Yes, thats correct. Its the same thing as what I have. All air should come from underneath.
laynes69
 

PostBy: tjv On: Sun Oct 29, 2006 9:33 am

Great looking job with the ductwork! I also have a add/on to my existing oil fired hot air furnace.( maze of piping..but it works)
The hot water heat guys get all the breaks dont they...just connect a pipe or two and a circulator....
Still waiting for a cold snap so I can try a coal fire and give it a fair test against the wood.I think the coal will win because of controlability. tjv
tjv
 

PostBy: mythreesons On: Sat Nov 11, 2006 8:18 pm

I've been reading differant topics throughout forum and see conversation about hand and baro dampers.
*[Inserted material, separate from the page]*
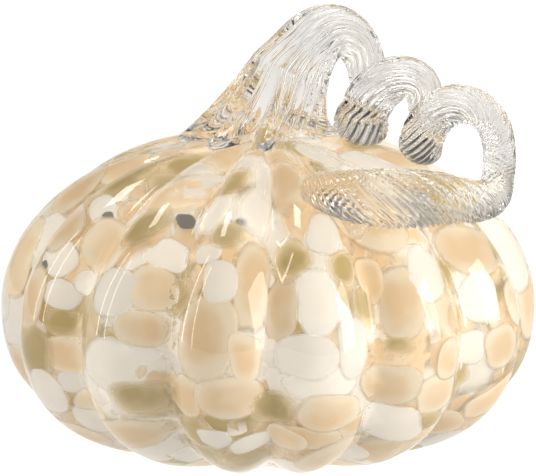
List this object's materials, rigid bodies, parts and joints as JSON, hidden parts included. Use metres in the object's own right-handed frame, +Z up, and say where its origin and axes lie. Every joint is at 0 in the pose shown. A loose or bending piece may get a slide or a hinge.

Do I need either one of these, I have neither right now?
mythreesons
 

PostBy: laynes69 On: Sat Nov 11, 2006 9:40 pm

I have both on my setup. I used to use my hand damper, just to find out I dont need it. I do have a barometric damper which I have due to a strong chimney. If you cant regulate your draft, then I would recommend one. Actually I think its mentioned in the manual. A hand damper could help hold in heat, But like I said I no longer use mine. I can load up nice hardwood, and get a good 8 hour burn from my furnace. The other night it was 20 degrees, and I kept the house at 77. I also burn hard coal.
laynes69
 

PostBy: mythreesons On: Mon Nov 13, 2006 11:37 am

Thank you for your reply. I have neither damper and haven't had a problem burning anthracite or wood. I hate sounding dumb but...what does a barometric damper do? where is it installed? Thank you.